### Selecting available GPUs on a multi-GPU machine

If you wish to restrict the number of GPUs used for training on a multi-GPU machine, the simplest way is to use the `CUDA_VISIBLE_DEVICES` environment variable. To illustrate this, suppose your machine has multiple GPUs, and you only want to use one GPU—for example, the GPU with index 0. Instead of python some_script.py, you can run the following code from the terminal:

In [None]:
CUDA_VISIBLE_DEVICES=0 python some_script.py

Or, if your machine has four GPUs and you only want to use the first and third GPU, you can use

In [None]:
CUDA_VISIBLE_DEVICES=0, 2 python some_script.py

Setting `CUDA_VISIBLE_DEVICES` in this way is a simple and effective way to manage GPU allocation without modifying your PyTorch scripts.
Let’s now run this code and see how it works in practice by launching the code as a script from the terminal:

In [None]:
python ch02-DDP-script.py

Note that it should work on both single and multi-GPU machines. If we run this code on a single GPU, we should see the following output:

In [None]:
PyTorch version: 2.2.1+cu117
CUDA available: True
Number of GPUs available: 1
[GPU0] Epoch: 001/003 | Batchsize 002 | Train/Val Loss: 0.62
[GPU0] Epoch: 001/003 | Batchsize 002 | Train/Val Loss: 0.32
[GPU0] Epoch: 002/003 | Batchsize 002 | Train/Val Loss: 0.11
[GPU0] Epoch: 002/003 | Batchsize 002 | Train/Val Loss: 0.07
[GPU0] Epoch: 003/003 | Batchsize 002 | Train/Val Loss: 0.02
[GPU0] Epoch: 003/003 | Batchsize 002 | Train/Val Loss: 0.03
[GPU0] Training accuracy 1.0
[GPU0] Test accuracy 1.0

The code output looks similar to that using a single GPU (section A.9.2), which is a good sanity check.
Now, if we run the same command and code on a machine with two GPUs, we should see the following:

In [None]:
PyTorch version: 2.2.1+cu117
CUDA available: True
Number of GPUs available: 2
[GPU1] Epoch: 001/003 | Batchsize 002 | Train/Val Loss: 0.60
[GPU0] Epoch: 001/003 | Batchsize 002 | Train/Val Loss: 0.59
[GPU0] Epoch: 002/003 | Batchsize 002 | Train/Val Loss: 0.16
[GPU1] Epoch: 002/003 | Batchsize 002 | Train/Val Loss: 0.17
[GPU0] Epoch: 003/003 | Batchsize 002 | Train/Val Loss: 0.05
[GPU1] Epoch: 003/003 | Batchsize 002 | Train/Val Loss: 0.05
[GPU1] Training accuracy 1.0
[GPU0] Training accuracy 1.0
[GPU1] Test accuracy 1.0
[GPU0] Test accuracy 1.0

As expected, we can see that some batches are processed on the first GPU `(GPU0)` and others on the second `(GPU1)`. However, we see duplicated output lines when printing the training and test accuracies. Each process (in other words, each GPU) prints the test accuracy independently. Since DDP replicates the model onto each GPU and each process runs independently, if you have a print statement inside your testing loop, each process will execute it, leading to repeated output lines. If this bothers you, you can fix it using the rank of each process to control your print statements:

In [None]:
if rank == 0:
    print("Test accuracy: ", accuracy)

This is, in a nutshell, how distributed training via DDP works. If you are interested in additional details, I recommend checking the official API documentation at https://mng.bz/9dPr.

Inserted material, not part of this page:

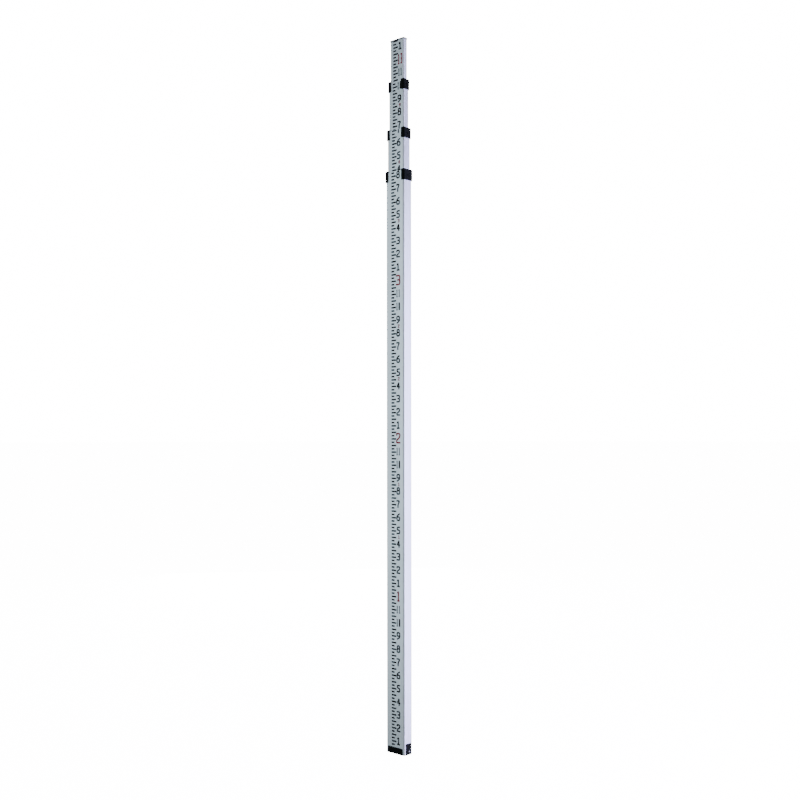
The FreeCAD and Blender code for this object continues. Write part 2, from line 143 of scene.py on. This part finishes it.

### ALTERNATIVE PYTORCH APIS FOR MULTI-GPU TRAINING

If you prefer a more straightforward way to use multiple GPUs in PyTorch, you can consider add-on APIs like the open-source `Fabric` library -->  (https://mng.bz/jXle).

### Summary
- `PyTorch` is an open source library with three core components: a tensor library, automatic differentiation functions, and deep learning utilities.
- PyTorch’s `tensor` library is similar to array libraries like `NumPy`.
- In the context of PyTorch, tensors are array-like data structures representing scalars, vectors, matrices, and higher-dimensional arrays.
- PyTorch tensors can be executed on the CPU, but one major advantage of PyTorch’s tensor format is its GPU support to accelerate computations.
- The automatic differentiation (autograd) capabilities in PyTorch allow us to conveniently train neural networks using backpropagation without manually deriving gradients.
- The deep learning utilities in PyTorch provide building blocks for creating custom deep neural networks.
- PyTorch includes `Dataset` and `DataLoader` classes to set up efficient data-loading pipelines.
- It’s easiest to train models on a CPU or single GPU.
- Using `DistributedDataParallel` is the simplest way in PyTorch to accelerate the training if multiple GPUs are available.